# BRIEF
Output every record word for word.

# RECORDS SUPPLIED
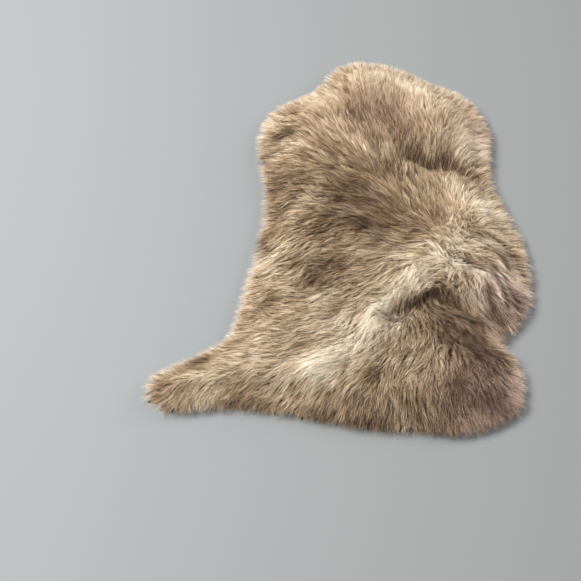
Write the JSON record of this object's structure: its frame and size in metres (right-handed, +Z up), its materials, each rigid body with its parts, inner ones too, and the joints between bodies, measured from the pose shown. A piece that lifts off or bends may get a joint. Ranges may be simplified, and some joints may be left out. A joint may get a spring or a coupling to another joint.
{
  "type": "sheepskin rug",
  "caption": "Single long-wool sheepskin rug laid out flat: an irregular hide with leg lobes under a deep, tufted fleece.",
  "frame": {"origin": "middle of the rug's outline, on the plane of its underside", "axes": "+Y from the rump to the neck, along the rug's length; +Z up through the wool, along its smallest size; +X to the right with the neck pointing away"},
  "size_m": [0.7284, 0.9448, 0.0897],
  "materials": {
    "suede": "undyed suede, the flesh side of the pelt, matt and slightly napped",
    "wool": "long silky wool in taupe, paler at the tips and darker at the roots"
  },
  "bodies": {
    "root": {"hide": "suede", "fleece": "wool"}
  },
  "joints": []
}
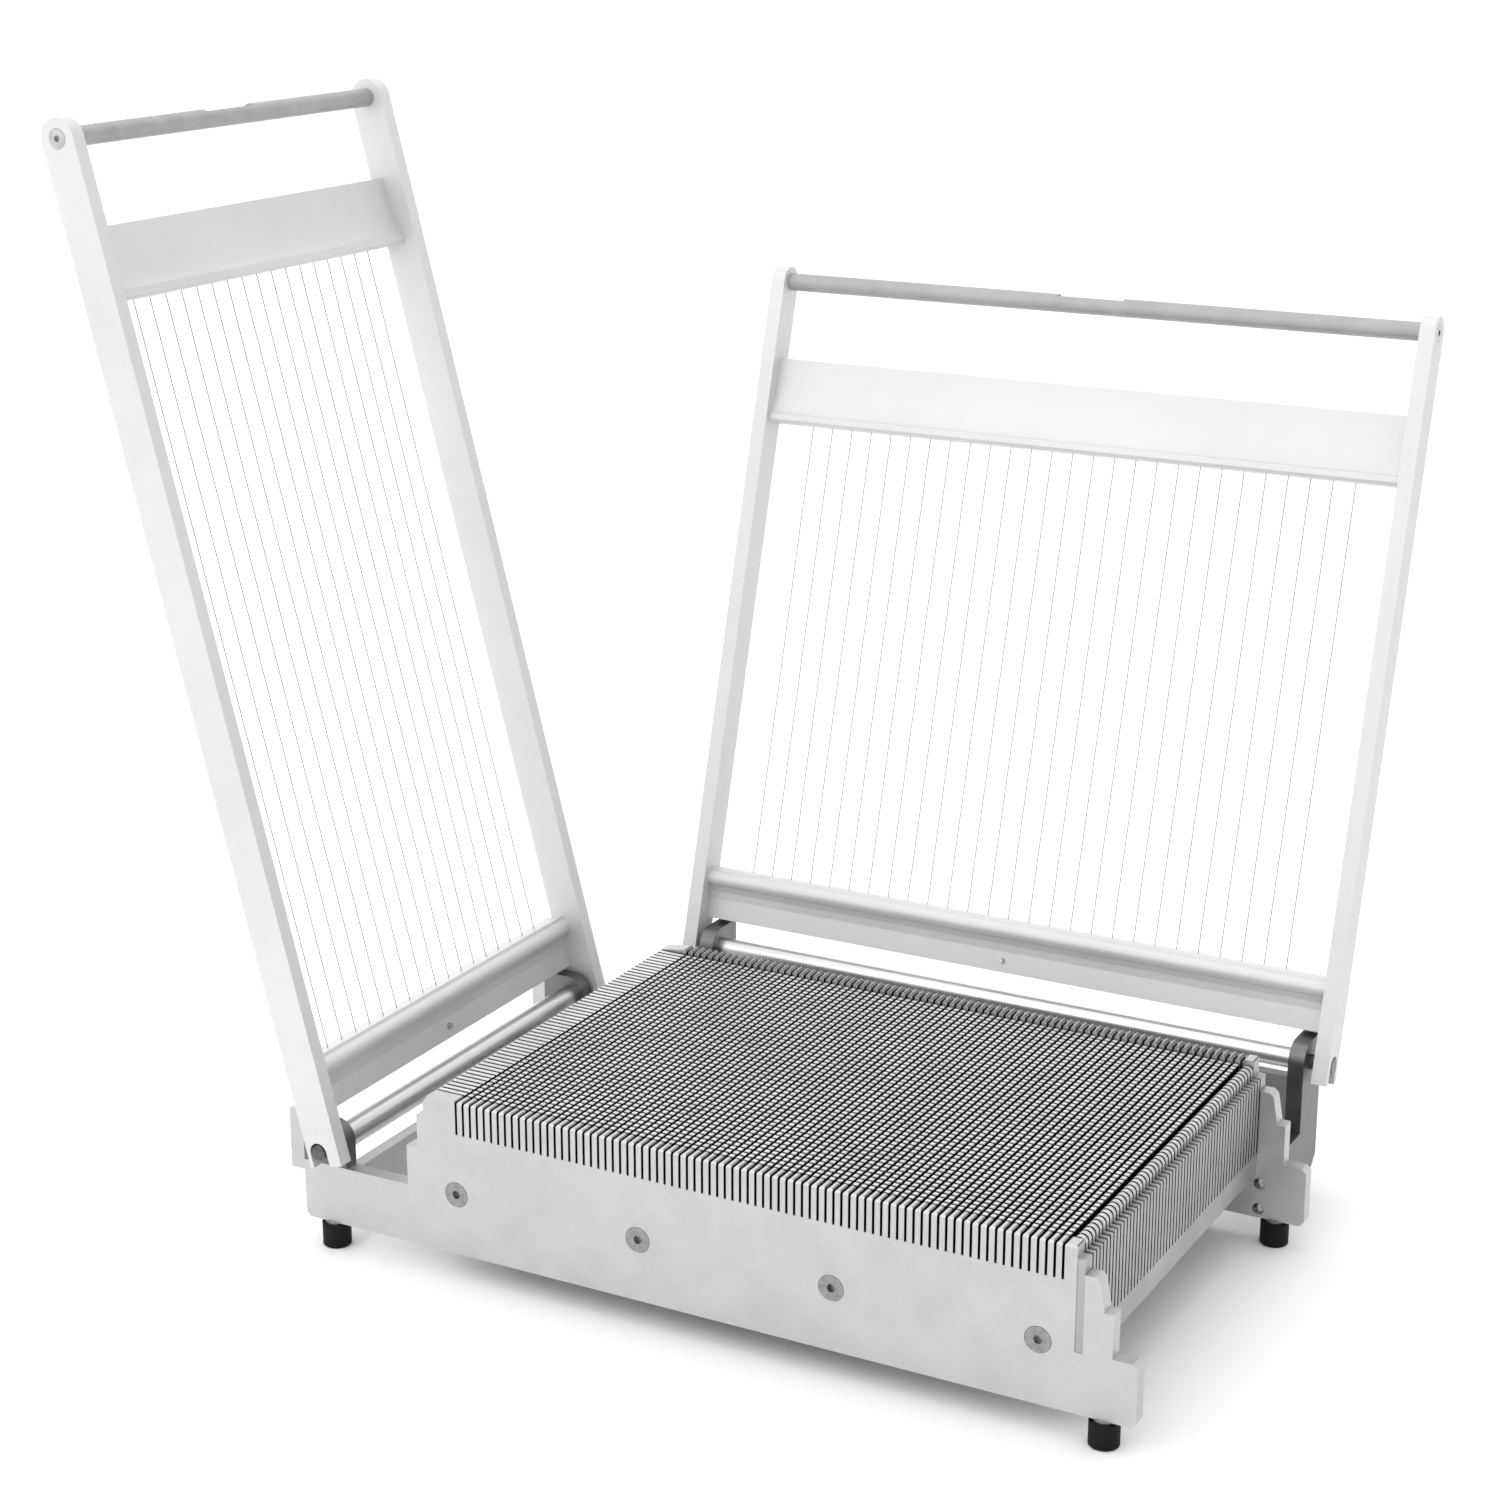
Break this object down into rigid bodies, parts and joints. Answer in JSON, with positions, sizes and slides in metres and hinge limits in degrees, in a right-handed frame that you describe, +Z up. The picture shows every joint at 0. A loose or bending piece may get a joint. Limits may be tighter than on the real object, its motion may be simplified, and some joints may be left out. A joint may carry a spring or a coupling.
{
  "type": "double wire cutter",
  "caption": "Table-top wire cutter with a slotted metal bed and two hinged frames of taut wires, hinged at the left and the rear, each with a crossbar and a round handle.",
  "frame": {"origin": "centre of the bounding box, on the surface under the feet", "axes": "+X to the right along the front plate, +Y from the front plate to the rear frame, +Z up"},
  "size_m": [0.702, 0.5102, 0.6897],
  "materials": {
    "bed_aluminium": "bead blasted, satin",
    "frame_aluminium": "bead blasted, satin",
    "handle_aluminium": "matte anodised",
    "bracket_steel": "matte",
    "rod_steel": "turned",
    "stainless_steel": "satin",
    "stainless_wire": "drawn",
    "foot_rubber": "matte"
  },
  "bodies": {
    "base": {"front_plate": "bed_aluminium", "rear_plate": "bed_aluminium", "front_slats": "bed_aluminium", "middle_slats": "bed_aluminium", "rear_slats": "bed_aluminium", "tie_rails": "bed_aluminium", "left_comb": "bed_aluminium", "edge_bar": "bed_aluminium", "right_comb": "bed_aluminium", "front_screws": "stainless_steel", "rear_screws": "stainless_steel", "rubber_feet": "foot_rubber", "foot_washers": "stainless_steel", "foot_studs": "stainless_steel", "left_near_bracket": "bracket_steel", "left_far_bracket": "bracket_steel", "left_hinge_rod": "rod_steel", "left_pivot_pins": "stainless_steel", "left_bracket_screws": "stainless_steel", "left_tie_plate": "bed_aluminium", "left_end_blocks": "bed_aluminium", "rear_left_bracket": "bracket_steel", "rear_right_bracket": "bracket_steel", "rear_hinge_rod": "rod_steel", "rear_pivot_pins": "stainless_steel", "rear_bracket_screws": "stainless_steel", "rear_tie_plate": "bed_aluminium"},
    "left_frame": {"left_near_arm": "frame_aluminium", "left_far_arm": "frame_aluminium", "left_lower_crossbar": "frame_aluminium", "left_upper_crossbar": "frame_aluminium", "left_handle": "handle_aluminium", "left_handle_screws": "stainless_steel", "left_crossbar_stud": "stainless_steel", "left_wire_set": "stainless_wire"},
    "rear_frame": {"rear_left_arm": "frame_aluminium", "rear_right_arm": "frame_aluminium", "rear_lower_crossbar": "frame_aluminium", "rear_upper_crossbar": "frame_aluminium", "rear_handle": "handle_aluminium", "rear_handle_screws": "stainless_steel", "rear_crossbar_stud": "stainless_steel", "rear_wire_set": "stainless_wire"}
  },
  "joints": [
    {"name": "left_frame_hinge", "type": "hinge", "parent": "base", "child": "left_frame", "pos_m": [-0.18454, -0.09632, 0.069], "axis": [0, 1, 0], "range_deg": [0, 104.6]},
    {"name": "rear_frame_hinge", "type": "hinge", "parent": "base", "child": "rear_frame", "pos_m": [0.10596, 0.11488, 0.0955], "axis": [1, 0, 0], "range_deg": [0, 106.2]}
  ]
}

# EXERCISE RESPONSE
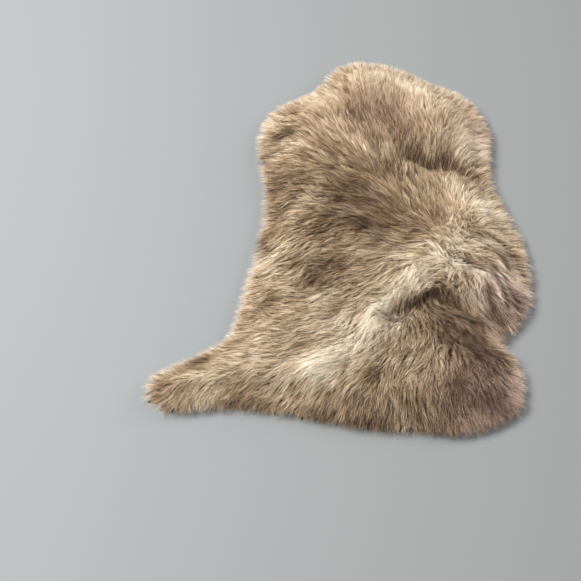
Write the JSON record of this object's structure: its frame and size in metres (right-handed, +Z up), its materials, each rigid body with its parts, inner ones too, and the joints between bodies, measured from the pose shown. A piece that lifts off or bends may get a joint. Ranges may be simplified, and some joints may be left out. A joint may get a spring or a coupling to another joint.
{
  "type": "sheepskin rug",
  "caption": "Single long-wool sheepskin rug laid out flat: an irregular hide with leg lobes under a deep, tufted fleece.",
  "frame": {"origin": "middle of the rug's outline, on the plane of its underside", "axes": "+Y from the rump to the neck, along the rug's length; +Z up through the wool, along its smallest size; +X to the right with the neck pointing away"},
  "size_m": [0.7284, 0.9448, 0.0897],
  "materials": {
    "suede": "undyed suede, the flesh side of the pelt, matt and slightly napped",
    "wool": "long silky wool in taupe, paler at the tips and darker at the roots"
  },
  "bodies": {
    "root": {"hide": "suede", "fleece": "wool"}
  },
  "joints": []
}
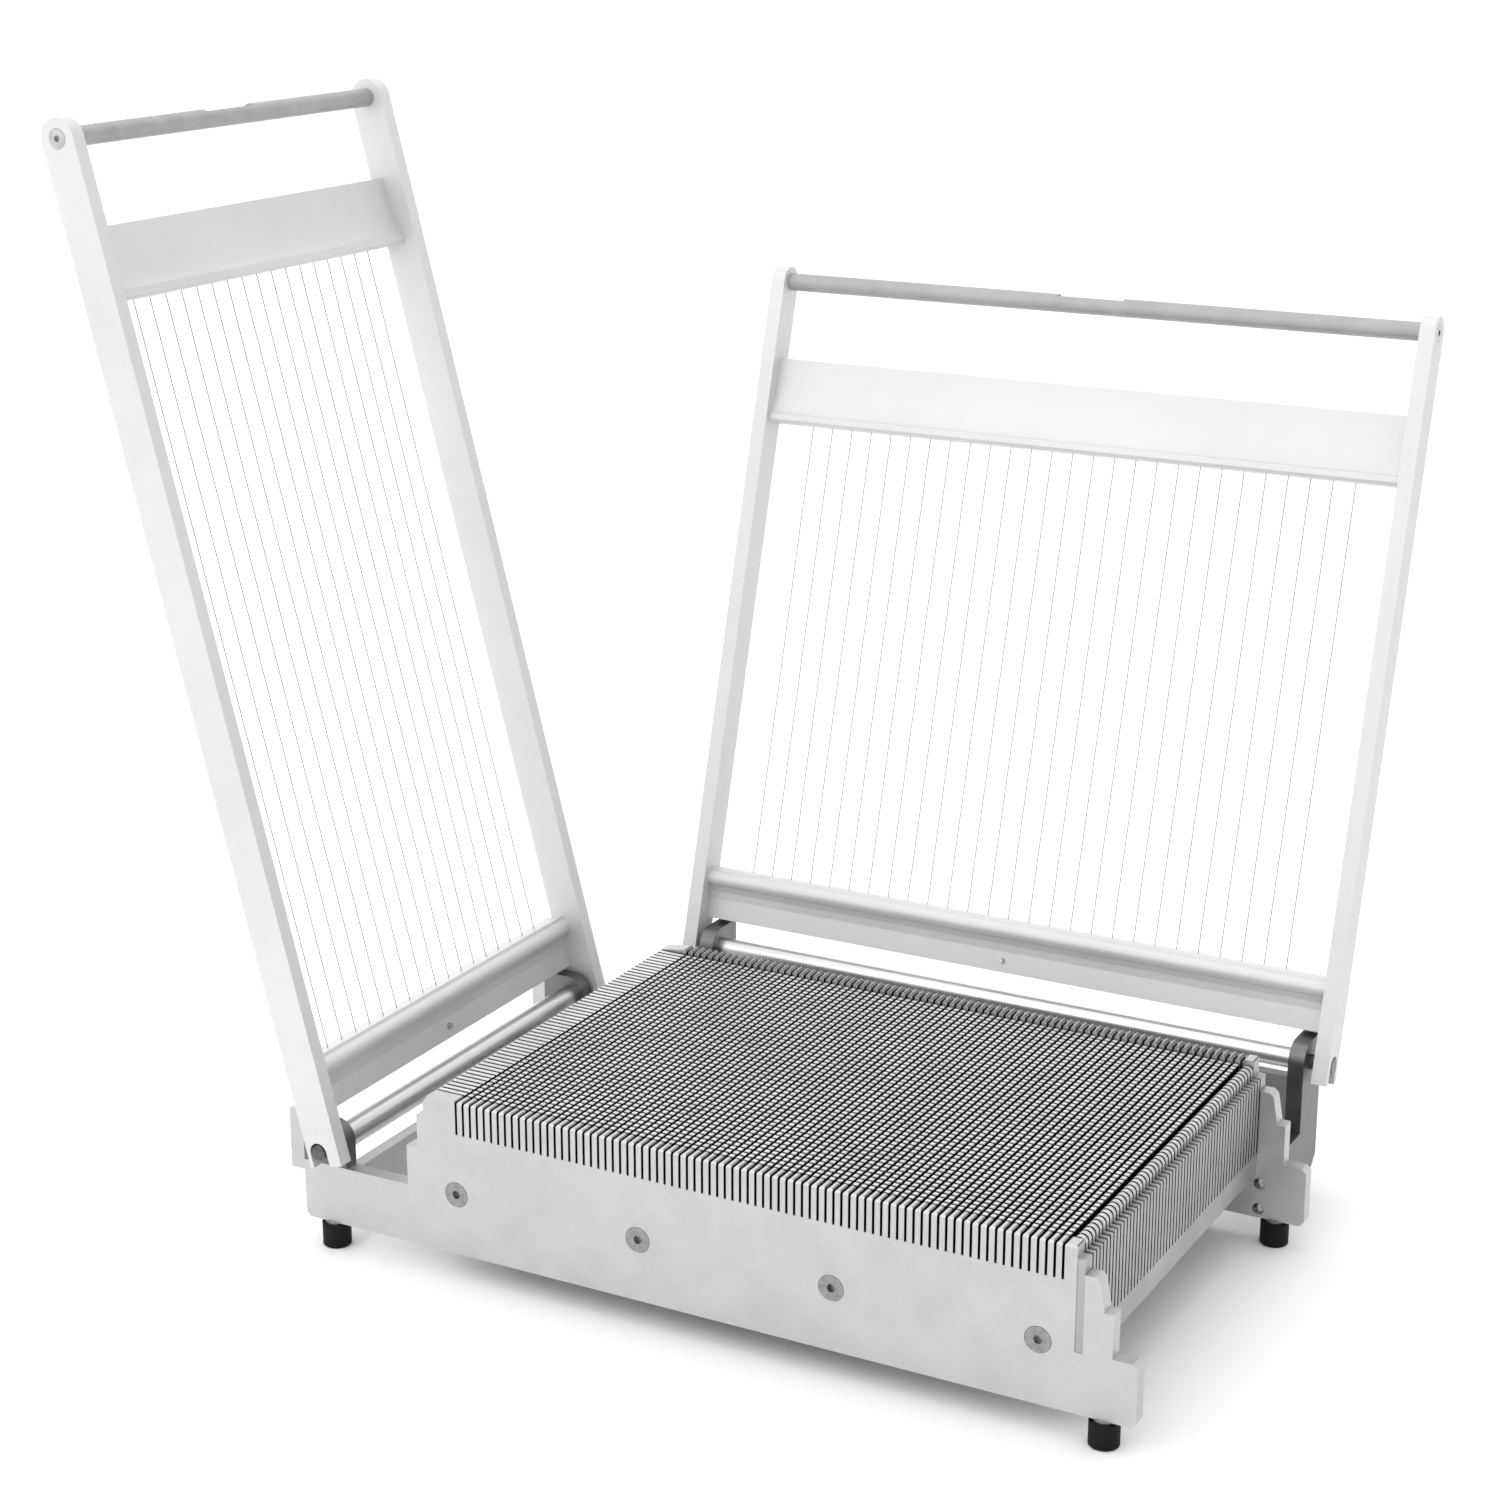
Break this object down into rigid bodies, parts and joints. Answer in JSON, with positions, sizes and slides in metres and hinge limits in degrees, in a right-handed frame that you describe, +Z up. The picture shows every joint at 0. A loose or bending piece may get a joint. Limits may be tighter than on the real object, its motion may be simplified, and some joints may be left out. A joint may carry a spring or a coupling.
{
  "type": "double wire cutter",
  "caption": "Table-top wire cutter with a slotted metal bed and two hinged frames of taut wires, hinged at the left and the rear, each with a crossbar and a round handle.",
  "frame": {"origin": "centre of the bounding box, on the surface under the feet", "axes": "+X to the right along the front plate, +Y from the front plate to the rear frame, +Z up"},
  "size_m": [0.702, 0.5102, 0.6897],
  "materials": {
    "bed_aluminium": "bead blasted, satin",
    "frame_aluminium": "bead blasted, satin",
    "handle_aluminium": "matte anodised",
    "bracket_steel": "matte",
    "rod_steel": "turned",
    "stainless_steel": "satin",
    "stainless_wire": "drawn",
    "foot_rubber": "matte"
  },
  "bodies": {
    "base": {"front_plate": "bed_aluminium", "rear_plate": "bed_aluminium", "front_slats": "bed_aluminium", "middle_slats": "bed_aluminium", "rear_slats": "bed_aluminium", "tie_rails": "bed_aluminium", "left_comb": "bed_aluminium", "edge_bar": "bed_aluminium", "right_comb": "bed_aluminium", "front_screws": "stainless_steel", "rear_screws": "stainless_steel", "rubber_feet": "foot_rubber", "foot_washers": "stainless_steel", "foot_studs": "stainless_steel", "left_near_bracket": "bracket_steel", "left_far_bracket": "bracket_steel", "left_hinge_rod": "rod_steel", "left_pivot_pins": "stainless_steel", "left_bracket_screws": "stainless_steel", "left_tie_plate": "bed_aluminium", "left_end_blocks": "bed_aluminium", "rear_left_bracket": "bracket_steel", "rear_right_bracket": "bracket_steel", "rear_hinge_rod": "rod_steel", "rear_pivot_pins": "stainless_steel", "rear_bracket_screws": "stainless_steel", "rear_tie_plate": "bed_aluminium"},
    "left_frame": {"left_near_arm": "frame_aluminium", "left_far_arm": "frame_aluminium", "left_lower_crossbar": "frame_aluminium", "left_upper_crossbar": "frame_aluminium", "left_handle": "handle_aluminium", "left_handle_screws": "stainless_steel", "left_crossbar_stud": "stainless_steel", "left_wire_set": "stainless_wire"},
    "rear_frame": {"rear_left_arm": "frame_aluminium", "rear_right_arm": "frame_aluminium", "rear_lower_crossbar": "frame_aluminium", "rear_upper_crossbar": "frame_aluminium", "rear_handle": "handle_aluminium", "rear_handle_screws": "stainless_steel", "rear_crossbar_stud": "stainless_steel", "rear_wire_set": "stainless_wire"}
  },
  "joints": [
    {"name": "left_frame_hinge", "type": "hinge", "parent": "base", "child": "left_frame", "pos_m": [-0.18454, -0.09632, 0.069], "axis": [0, 1, 0], "range_deg": [0, 104.6]},
    {"name": "rear_frame_hinge", "type": "hinge", "parent": "base", "child": "rear_frame", "pos_m": [0.10596, 0.11488, 0.0955], "axis": [1, 0, 0], "range_deg": [0, 106.2]}
  ]
}